L’area interna dell’Alta Irpinia si è distinta per i nuovi, e specifichiamo futuri, modelli organizzativi delle filiere e di nuovi soggetti giuridici in ambito agricolo, forestale e zootecnico: insieme all’Appennino Piacentino Parmense in Emilia Romagna e ai cugini del Vallo di Diano. Confronti definiti diretti e costruttivi per le reti e i sistemi a servizio della valorizzazione culturale. E’ la sintesi che ci riguarda nella “Relazione annuale sulla Strategia nazionale per le aree interne”, presentata al Cipe dal Ministro per il Sud Barbara Lezzi. Il testo dà conto dell’avanzamento dei lavori nel corso del 2018.
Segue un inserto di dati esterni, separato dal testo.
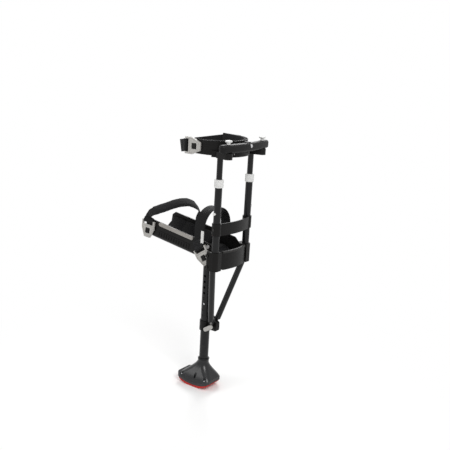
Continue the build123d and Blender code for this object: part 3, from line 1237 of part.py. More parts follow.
def make_ankle_sleeve():
    """A padded tube of cloth round the ankle strap's arch."""
    sleeve = ankle_band(2 * SLEEVE_HALF, SLEEVE_WIDTH)
    sleeve -= ankle_band(WEB_THICKNESS + 2 * SOFT_GAP, WEB + 2 * SOFT_GAP)
    start, end = (share * ankle_half_span() for share in SLEEVE_ENDS)
    return ankle_place() * (sleeve & slab(start, end, -WEB, WEB, -CLEAR, CLEAR))


def make_strap_anchors():
    """Plates over the straps' inner ends, each with two pins into the platform's side."""
    pins = list(anchor_pins())
    plates = []
    for pair, x, end in ((pins[:2], KNEE_STRAP_X, PLATFORM_HALF + SOFT_GAP),
                         (pins[2:], inner_ankle_x(), PLATFORM_HALF + TRIM_THICKNESS + SOFT_GAP)):
        y = end + WEB_THICKNESS
        z = pair[0][1] - ANCHOR_PIN_INSET
        plate = slab(x - WEB / 2, x + WEB / 2, y, y + ANCHOR_PLATE, z, z + ANCHOR_PLATE_HEIGHT)
        plate = fillet(plate.edges().filter_by(Axis.Y), TAB_CORNER_R)
        for pin_x, pin_z in pair:
            inner = PLATFORM_HALF - PLATFORM_WALL + SOFT_GAP
            plate += rod(ANCHOR_PIN_R, inner, y + ANCHOR_PLATE, pin_x, pin_z)
            plate += rod(2 * ANCHOR_PIN_R, y + ANCHOR_PLATE, y + 1.5 * ANCHOR_PLATE, pin_x, pin_z)
        plates.append(plate)
    return plates


# The nodes

save("tread", make_tread())
save("foot_core", make_foot_core())
save("foot_shell", make_foot_shell())
save("foot_screws", *make_foot_screws())
save("neck_ring", make_neck_ring())
save("leg_tube", make_leg_tube())
save("leg_spring", make_leg_spring())
save("upper_tube", make_upper_tube())
save("tube_head", make_tube_head())
save("head_bolt", cross_bolt(HEAD_R, 0, HEAD_BOLT_Z))
save("head_screws", *make_head_screws())
save("leg_collar", make_leg_collar())
save("apex_bolt", cross_bolt(EAR_Y + STRUT_TAB, APEX_X, APEX_Z))
save("clamp_knob", make_clamp_knob())
save("clamp_screw", make_clamp_screw())
save("clamp_nut", make_clamp_nut())
save("knee_platform", make_platform())
save("cup_edging", make_cup_edging())
save("shin_pad", make_shin_pad())
save("knee_pad", make_knee_pad())
save("tray_trims", make_trim(OUTER), make_trim(INNER))
save("side_screws", make_side_screw(OUTER), make_side_screw(INNER))
save("block_bolts", *make_block_bolts())
save("crossbar", make_crossbar())
save("crossbar_screws", *make_crossbar_screws())
save("post_bushes", *make_post_bushes())
save("thigh_yoke", make_yoke())
save("yoke_rivets", *make_rivets())
save("thigh_band", make_thigh_band())
save("thigh_pad", make_thigh_pad())
save("front_grip", make_grip())
save("grip_screw", make_grip_screw())
save("thigh_strap", make_thigh_strap())
save("thigh_anchor", make_thigh_anchor())
save("thigh_peg", THIGH_FRAME * make_peg())
save("knee_strap", make_knee_strap())
save("knee_tab", make_knee_tab())
save("ankle_strap", make_ankle_strap())
save("ankle_sleeve", make_ankle_sleeve())
save("strap_anchors", *make_strap_anchors())
save("strap_pegs", KNEE_FRAME * make_peg(), ANKLE_FRAME * make_peg())
save("thigh_buckle", THIGH_FRAME * make_buckle())
save("knee_buckle", KNEE_FRAME * make_buckle())
save("ankle_buckle", ANKLE_FRAME * make_buckle())
for name, side in SIDES.items():
    save(f"leg_button_{name}", make_leg_button(side))
    save(f"strut_{name}", make_strut(side))
    save(f"corner_block_{name}", make_corner_block(side))
    save(f"post_lower_{name}", make_post_lower(side))
    save(f"twist_collar_{name}", make_twist_collar(side))
    save(f"post_button_{name}", make_post_button(side))
    save(f"post_upper_{name}", make_post_upper(side))
    save(f"thumb_knob_{name}", make_thumb_knob(side))
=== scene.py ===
"""Looks of a hands free crutch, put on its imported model."""
import json
from math import cos, pi, radians, sin

import bmesh
import bpy
from mathutils import Matrix, Vector, noise

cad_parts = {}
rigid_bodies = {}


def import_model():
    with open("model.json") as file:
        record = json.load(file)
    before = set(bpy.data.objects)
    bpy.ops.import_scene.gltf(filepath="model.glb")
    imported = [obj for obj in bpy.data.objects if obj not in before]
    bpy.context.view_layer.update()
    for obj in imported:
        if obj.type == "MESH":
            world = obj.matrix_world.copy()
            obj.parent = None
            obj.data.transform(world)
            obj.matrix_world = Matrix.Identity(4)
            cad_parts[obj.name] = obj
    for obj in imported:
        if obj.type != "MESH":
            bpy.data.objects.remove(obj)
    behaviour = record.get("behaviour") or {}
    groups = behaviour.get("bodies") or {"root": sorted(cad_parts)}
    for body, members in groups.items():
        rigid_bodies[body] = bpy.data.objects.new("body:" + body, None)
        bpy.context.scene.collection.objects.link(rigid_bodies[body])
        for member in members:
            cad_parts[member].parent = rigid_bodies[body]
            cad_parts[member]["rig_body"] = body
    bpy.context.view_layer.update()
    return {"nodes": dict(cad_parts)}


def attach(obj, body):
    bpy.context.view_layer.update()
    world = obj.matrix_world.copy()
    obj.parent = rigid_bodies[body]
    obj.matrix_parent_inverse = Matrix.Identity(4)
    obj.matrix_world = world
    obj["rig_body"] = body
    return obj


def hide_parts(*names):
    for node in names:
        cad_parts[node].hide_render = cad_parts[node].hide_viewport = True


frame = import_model()
nodes = frame["nodes"]


# Camera, floor and studio light.
# The camera stands 1.2 m up and 2.4 m away, off the outer front corner, and is swung, dipped and
# rolled a little from a level view of the leg. The floor is pale, and three soft lamps light all.

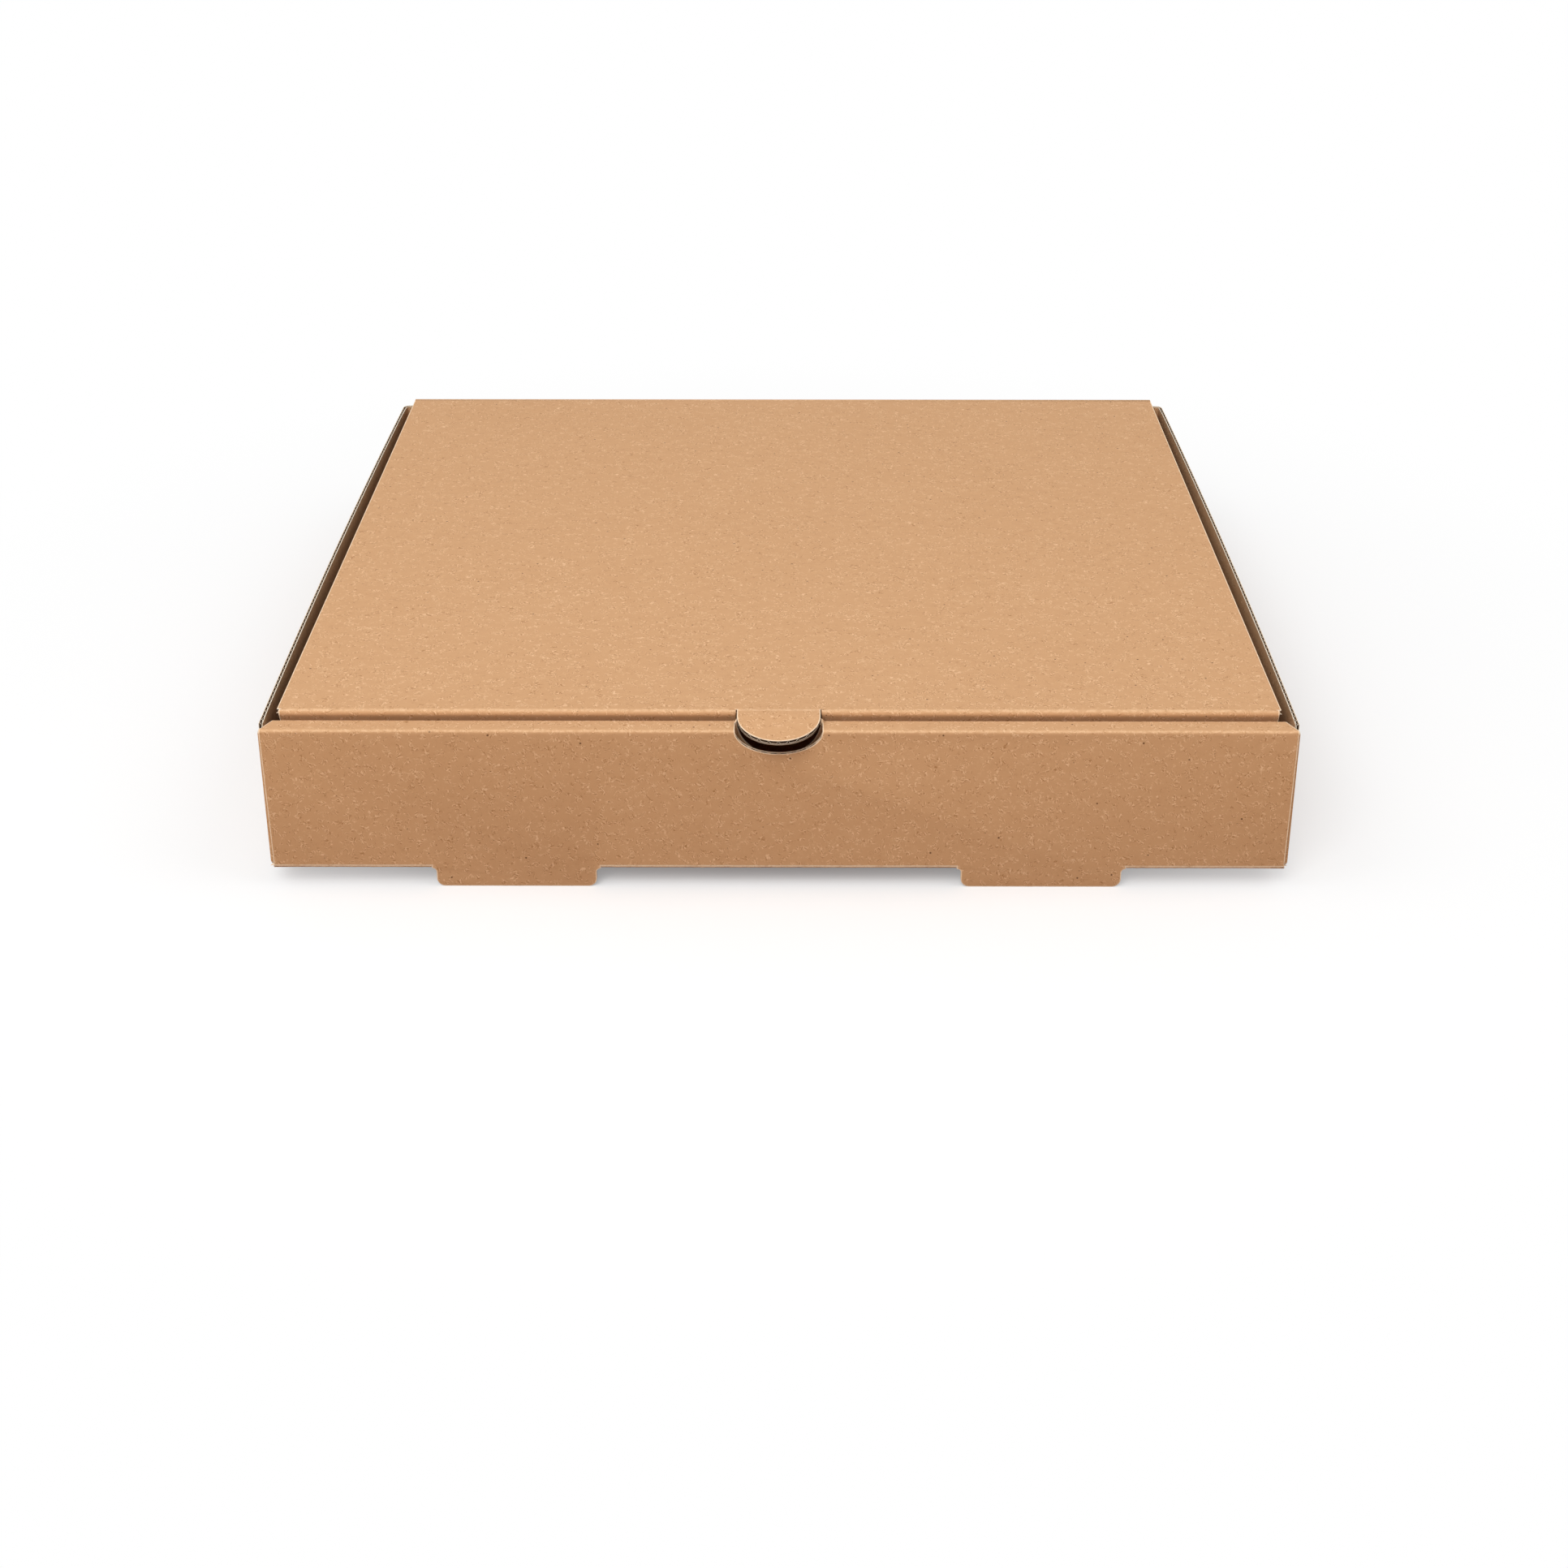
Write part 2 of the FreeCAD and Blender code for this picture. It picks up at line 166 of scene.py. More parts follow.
# Shader sums: one class wraps a socket.
class Sock:
    def __init__(self, tree, socket=None):
        self.tree = tree
        self.socket = socket

    def node(self, kind, settings=None, inputs=None, out=0):
        made = self.tree.nodes.new("ShaderNode" + kind)
        for key, value in (settings or {}).items():
            if key == "stops":
                for place, colour in value[1:-1]:
                    made.color_ramp.elements.new(place)
                for element, (place, colour) in zip(made.color_ramp.elements, value):
                    element.position = place
                    element.color = (*colour, 1)
            else:
                setattr(made, key, value)
        for key, value in (inputs or {}).items():
            if isinstance(value, Sock):
                self.tree.links.new(value.socket, made.inputs[key])
            else:
                made.inputs[key].default_value = value
        return Sock(self.tree, made.outputs[out])

    def calc(self, operation, *values):
        return self.node("Math", {"operation": operation}, dict(enumerate(values)))

    def vector(self, operation, *values, out=0):
        return self.node("VectorMath", {"operation": operation}, dict(enumerate(values)), out)

    def scaled(self, factor):
        return self.node("VectorMath", {"operation": "SCALE"}, {0: self, "Scale": factor})

    def ramp(self, low, high):
        return self.node("MapRange", {"interpolation_type": "SMOOTHSTEP"},
                         {"Value": self, "From Min": low, "From Max": high})

    def mix(self, one, other):
        # This socket is the factor between two colours.
        return self.node("Mix", {"data_type": "RGBA"}, {0: self, 6: one, 7: other}, 2)

    def noise(self, scale, detail=2.0, roughness=0.5, distortion=0.0):
        return self.node("TexNoise", {}, {"Vector": self, "Scale": scale, "Detail": detail,
                                          "Roughness": roughness, "Distortion": distortion})

    def parts(self):
        split = self.node("SeparateXYZ", {}, {0: self})
        outputs = split.socket.node.outputs
        return [Sock(self.tree, outputs[i]) for i in range(3)]

    def __add__(self, other):
        return self.calc("ADD", self, other)

    def __radd__(self, other):
        return self.calc("ADD", other, self)

    def __sub__(self, other):
        return self.calc("SUBTRACT", self, other)

    def __rsub__(self, other):
        return self.calc("SUBTRACT", other, self)

    def __mul__(self, other):
        return self.calc("MULTIPLY", self, other)

    def __rmul__(self, other):
        return self.calc("MULTIPLY", other, self)

    def __truediv__(self, other):
        return self.calc("DIVIDE", self, other)

    def __pow__(self, other):
        return self.calc("POWER", self, other)

    def __abs__(self):
        return self.calc("ABSOLUTE", self)


def newMaterial(name):
    material = bpy.data.materials.new(name)
    material.use_nodes = True
    tree = material.node_tree
    shader = tree.nodes["Principled BSDF"]
    return material, shader, Sock(tree)


def setSurface(shader, colour, rough, height):
    # Height is in millimetres.
    colour.tree.links.new(colour.socket, shader.inputs["Base Color"])
    colour.tree.links.new(rough.socket, shader.inputs["Roughness"])
    bump = height.node("Bump", {}, {"Height": height, "Distance": mm, "Strength": 1.0})
    bump.tree.links.new(bump.socket, shader.inputs["Normal"])


kraftLook = {
    "colour": (0.627, 0.352, 0.176, 1),
    "dark": (0.430, 0.208, 0.080, 1),
    "pale": (0.810, 0.515, 0.295, 1),
    "speck": (0.180, 0.085, 0.035, 1),
    "clouds": 0.14,        # broad tone changes, tens of millimetres wide
    "mottle": 0.54,        # tone changes a few millimetres wide
    "grain": 0.24,
    # Fibres: pale strokes that double as a painted highlight, with painted shade just beside each.
    "fibreAndPaintedRelief": 0.56,
    "foldWearAndHighlight": 0.75,      # how pale the paper is along a fold: partly worn paper, partly a painted highlight
    "relief": 0.020,       # height of the fibres in the paper's surface
    "washboard": 0.006,    # flutes showing through the flat paper
    "crushed": 0.050,      # and where a fold has crushed them
}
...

Numeri, esempi, comparazioni tra le varie zone interessate dalla strategia. Un discorso (intendiamo risorse economiche) che per quasi tutte partirà a breve. Più che una fotografia è un documento utile in chiave futura, ma per quanto riguarda l’Alta Irpinia i numeri vanno affiancati a qualche considerazione. I dati dicono che in quanto a calo demografico la nostra area perde abitanti con un trend che rispecchia la media delle zone interessate dalla strategia. Il 4% tra il 2011 e il 2017. Non ci sono differenze evidenti tra Nord e Sud. Perdite ancor più consistenti si notano in Friuli come in Calabria. Abbiamo un numero di stranieri residenti molto basso, sotto la media, tre per cento circa. La riflessione è la stessa di qualche tempo fa, comparando il dato demografico. L’Alta Irpinia è a rischio desertificazione non più di altre zone. Magra consolazione, si dirà. Ma è ancora possibile risollevarsi, in teoria. Per farlo ci sarebbero i 26milioni di euro divisi tra varie fonti di finanziamento. Più altri 15milioni.
Dove sono? Da dove arrivano? Quando? Forse non è presto per dirlo, perché sulla sanità è stato tutto definito: non certo una rivoluzione ma qualche intervento è stato realizzato tra i due ospedali altirpini. Gli altri andranno sugli attrattori turistici, probabilmente sul Laceno. Sul quando siamo ancora al buio. E poi ci sono gli interventi, della discordia com’è noto, sulla futura azienda forestale.
Capitolo dolente quello sulla scuola. Nella relazione si legge: “Nelle Strategie che hanno concluso la fase di co-progettazione, si osserva che nonostante le scuole dei Comuni delle Aree Interne soffrano problematiche tanto diffuse quanto complesse, con marcati tratti di similarità da nord a sud, ciascuna area per farvi fronte ha individuato soluzioni diversificate e coerenti con le peculiarità sociali e territoriali delle proprie comunità”. Insomma, non c’era e non ci sarebbe una strada unica per affrontare. Qui si è scelto di aumentare i plessi scolastici. Aspettiamo l’estate per capire se i nuovi indirizzi (Calitri, Calabritto) abbiano o meno appeal. Diversamente non si potrà definire una grande intuizione il modello altirpino “una scuola in ogni paese“.